* Problem description:
Tally every line of the listing below that holds "part", then give the tally alone.

* Data extract:
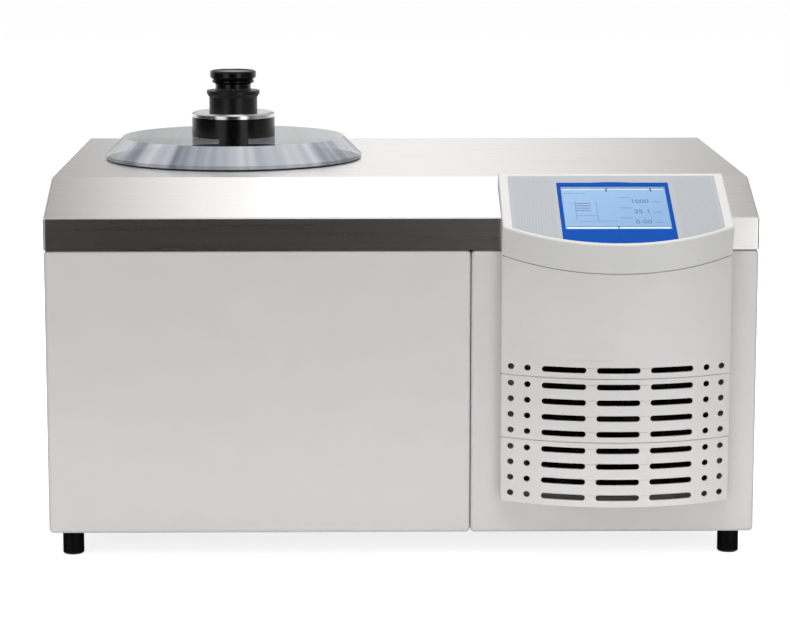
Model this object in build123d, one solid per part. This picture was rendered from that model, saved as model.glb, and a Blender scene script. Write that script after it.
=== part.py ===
"""Benchtop laboratory freeze dryer with an ice-condenser chamber under a clear lid.

Millimetres. X runs across the front (the console is at +X), Y from the front to the back and
Z up. The origin is on the bench, under the middle of the cabinet.
"""

from build123d import *
from math import cos, radians, sin, sqrt
import os

# ---- cabinet ---------------------------------------------------------------------------------
WIDTH = 780.0  # across the side panels
DEPTH = 540.0  # front panels to rear panel
DECK_Z = 415.0  # top of the steel deck above the bench
HOOD_H = 69.5  # depth of the folded steel hood, deck to bottom edge
BAND_H = 35.5  # upright band along the front of the hood
SLOPE_RUN = 94.5  # level distance from the band back to the flat deck
HOOD_SHEET = 1.5
FOLD_R = 2.5  # outside radius of the hood's folds
CABINET_Z = 29.5  # bottom edge of the panels above the bench
SHEET = 1.5  # painted panels
PANEL_FOLD_R = 4.5  # outside radius of the panels' folds and corners
PANEL_GAP = 0.8  # joint between the two front panels
HOOD_GAP = 0.4  # joint between the panels and the hood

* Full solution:
2